Full of interviews and first-hand accounts from the people who stood behind the turntables, carried crates of records, or danced until dawn, Chicago House Music is the history of an art form that continues to be a force for social interaction, spiritual liberation, and community today.
Pre-Order link: https://beltpublishing.com/…/chicago-house-music…
Praise for Chicago House Music: Culture and Community:
“Chicago house music is more than a Spotify playlist, or category of 12-inches in your nearest dance-friendly record store. As Marguerite Harrold’s deeply felt book shows, Chicago house is a culture and a way of life; it’s a community and a family; it allows us to feel and hear a broad range of religious and subcultural roots of expression; it’s an expression of Black and brown queer communities, and it’s the face of pop music; it is a definitive expression of Chicago, incubated by marginalized communities counteracting political and economic neglect.
Chicago House Music: Culture and Community captures these complex facets that all house heads know to be true, and Harrold lays out the details with the kind of care and passion that should hook a curious novice who doesn’t know Marshall Jefferson from Marshall Fields. This vital book shows the Chicagoans who did the work to open clubs, promote parties, spin records, and build house music into a vital international phenomenon.”
Chicago House Music: Culture and Community captures these complex facets that all house heads know to be true, and Harrold lays out the details with the kind of care and passion that should hook a curious novice who doesn’t know Marshall Jefferson from Marshall Fields. This vital book shows the Chicagoans who did the work to open clubs, promote parties, spin records, and build house music into a vital international phenomenon.”

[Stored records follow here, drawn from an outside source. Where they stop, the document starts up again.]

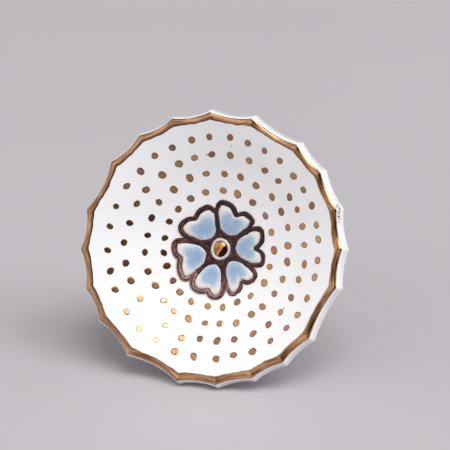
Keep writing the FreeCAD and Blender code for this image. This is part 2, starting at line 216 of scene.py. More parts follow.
class Rim:
    """The section through the rim at one angle: the wall, the rounded lip and the outer wall."""

    def __init__(self, degrees):
        self.degrees = degrees
        crest = dish_height(RIM_RADIUS)
        radius = RIM_RADIUS
        for _ in range(3):
            radius = fluted_radius(degrees, crest - dish_height(radius))
        wobble = RIM_WOBBLE * wave(*way(radius, math.radians(degrees)), 0, 6, 3)
        self.radius = radius
        self.corner = Vector((radius, dish_height(radius) + wobble))
        self.inward = Vector((-math.cos(WALL_ANGLE), -math.sin(WALL_ANGLE)))
        lower = fluted_radius(degrees, crest - dish_height(radius) + WALL_PROBE)
        self.outward = Vector((lower - radius, -WALL_PROBE)).normalized()

        towards_cusp = min(max((radius - LIP_TROUGH) / (RIM_RADIUS - LIP_TROUGH), 0.0), 1.0)
        self.inner = self.corner + self.inward * (LIP_WIDTH + LIP_CUSP_EXTRA * towards_cusp)
        self.outer = self.corner + self.outward * LIP_OUTER_RUN
        self.bevel = (self.outer - self.inner).length

    def sharp_point(self, s):
        """Point on the section with its edges left sharp: the wall, the bevelled lip, the outer wall.
        s is the way along it in millimetres from the outer edge of the lip."""
        if s < -self.bevel:
            return self.inner + self.inward * (-s - self.bevel)
        if s < 0:
            return self.outer.lerp(self.inner, -s / self.bevel)
        return self.outer + self.outward * s

    def point(self, s):
        """Point and outward normal of the rounded section."""
        crest = blend_step(-self.bevel + 0.2, -0.5, s)
        reach = LIP_CREASE_ROUNDING + (LIP_CREST_ROUNDING - LIP_CREASE_ROUNDING) * crest
        near = [self.sharp_point(s + reach * k / 3) for k in range(-3, 4)]
        along = (near[-1] - near[0]).normalized()
        at = sum(near, Vector((0, 0))) / len(near)
        return at, Vector((-along.y, along.x))


RIMS = [Rim(i * 360 / COLUMNS) for i in range(COLUMNS)]

OUTER_WALL_END = 2.35
LOWER_EDGE_RUN = 0.45
LIP_APPROACH = 0.5
NECK_ROUNDING = 9.0
UNDERSIDE_HOLLOWING = 0.35
FLOOR_ROWS = 26
WALL_ROWS = 14
OUTER_WALL_ROWS = 4
LOWER_EDGE_ROWS = 6
UNDERSIDE_ROWS = 16


def glaze_lift(x, y, z):
    """How far the glaze swells above the true shape."""
    return 0.030 * wave(x, y, z, 7.0, 1) + 0.012 * wave(x, y, z, 2.6, 5)


def lip_stations(rim):
    """Distances along the section at which to place its points, closest at the two edges of the lip."""
    inner = [-rim.bevel + step for step in (-0.3, -0.15, -0.05, 0.05, 0.15, 0.3)]
    middle = [-rim.bevel * share for share in (0.62, 0.5, 0.38)]
    return inner + middle + [-0.45, -0.32, -0.2, -0.08, 0.04, 0.16, 0.28, 0.42, 0.6]


def bowl_points(rim):
    """The section from beside the middle of the dish floor out to where the lip begins."""
    points = []
    for i in range(1, FLOOR_ROWS + 1):
        radius = WALL_START * i / FLOOR_ROWS
        points.append(Vector((radius, dish_height(radius))))
    wall_end = points[-1]
    lip_start, _ = rim.point(-rim.bevel - LIP_APPROACH)
    points += [wall_end.lerp(lip_start, i / WALL_ROWS) for i in range(1, WALL_ROWS + 1)]
    return points


def corner_curve(start, corner, end, u):
    """Point a share u of the way round a corner that is rounded off from start to end."""
    return start * (1 - u) ** 2 + corner * 2 * u * (1 - u) + end * u**2


def outer_wall_points(start, edge_start, corner, edge_end):
    """The section down the outer wall and round its lower edge."""
    points = [start.lerp(edge_start, i / OUTER_WALL_ROWS) for i in range(1, OUTER_WALL_ROWS + 1)]
    for i in range(1, LOWER_EDGE_ROWS):
        points.append(corner_curve(edge_start, corner, edge_end, i / LOWER_EDGE_ROWS))
    return points


def underside_points(rim, start, end):
    """The section of the underside, which the flutes hollow less and less towards the neck."""
    points = []
    valley = (RIM_RADIUS - rim.radius) * UNDERSIDE_HOLLOWING
    for i in range(UNDERSIDE_ROWS + 1):
        u = i / UNDERSIDE_ROWS
        hollow = valley * math.sin(math.pi * u) * (1 - u)
        points.append(start.lerp(end, u) + Vector((0, hollow)))
    return points


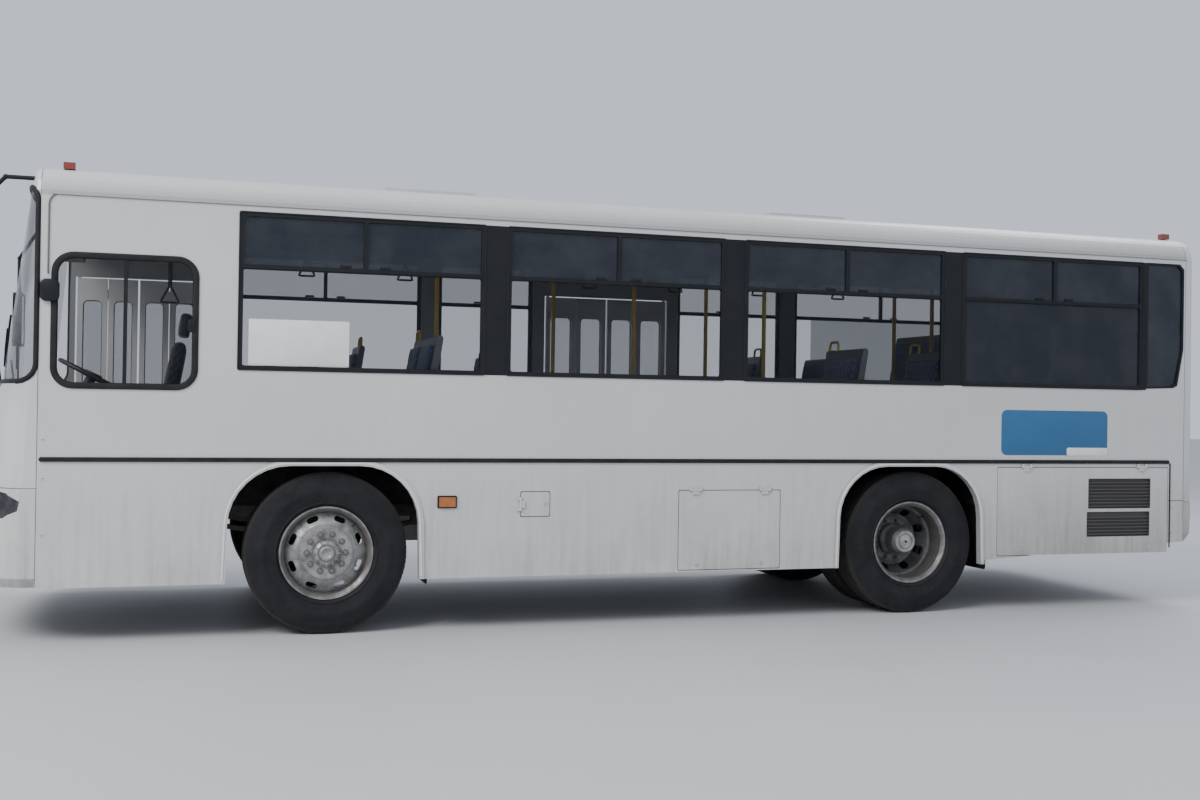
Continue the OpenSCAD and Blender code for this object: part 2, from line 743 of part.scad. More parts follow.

—Leor Galil, senior staff writer for the Chicago Reader
“Chicago House Music: Culture and Community is a history lesson of black music, from blues and gospel to soul and disco, and how it all converged in Chicago to give birth to house music. Author Marguerite Harrold, who witnessed the scene firsthand, takes you on a journey through the clubs, studios, and streets of the Windy City, where a musical revolution took place. Through extensive research and interviews, the story of house music is told with passion, insight, and respect. You will feel like you are there as the music is taking place, blossoming, and spreading across the world. This book is more than a reference book. It is a love letter to Chicago house music, and a tribute to the black culture that gave it life.”
—Barbara E. Allen, filmmaker of House Music: A Cultural Revolution
Bio for the Author:
Marguerite L. Harrold’s work is a revolutionary act of kindness, gratitude, agitation and community mobilization. Her poems thread the ecology of being human through urban and rural landscapes, in order to explore the ways in which we connect to place, dislocation and to one another. She earned a Masters of Fine Art in Creative Writing/Poetry from Columbia College Chicago. Marguerite was nominated for the 2020 Pushcart Prize (Matador Review). She was also nominated for a 2020 Illinois Arts Council grant (Chicago Review) and was a 2020 finalist for an Allied Arts Council grant. She is a member of the Community of Writers at Squaw Valley and attended the Bread Loaf Orion Environmental Writers Conference. She has poems published or forthcoming in the following journals: Anti-Heroin Chic, The Blue Nib, Jubilat, pulpmouth, The Chicago Review, and more.
Bio for the DJs:
Samuel P.
The man behind the Sound In Space series, Samuel P. is a local QC record-collector & DJ. A music enthusiast from a young age, he fell in love with record collecting during his time living in Chicago. When Samuel’s behind the decks you can expect to hear everything from jazz to disco to house music with a few surprises mixed in.
Leja Hazer (smartbar, gramaphone records, hesperian sound)
Chicago’s Leja Hazer is a key figure in the city’s dance music scene. He’s currently the talent buyer at the renowned smartbar and previously worked at the legendary Gramaphone Records. With influences spanning from Jazz to House to Soul and Funk, Leja tends to lean towards groovy and laid back vibes while still showing some Chicago grit.
The SPECTRA Reading Series manifests thanks to the generous support of the Illinois Arts Council.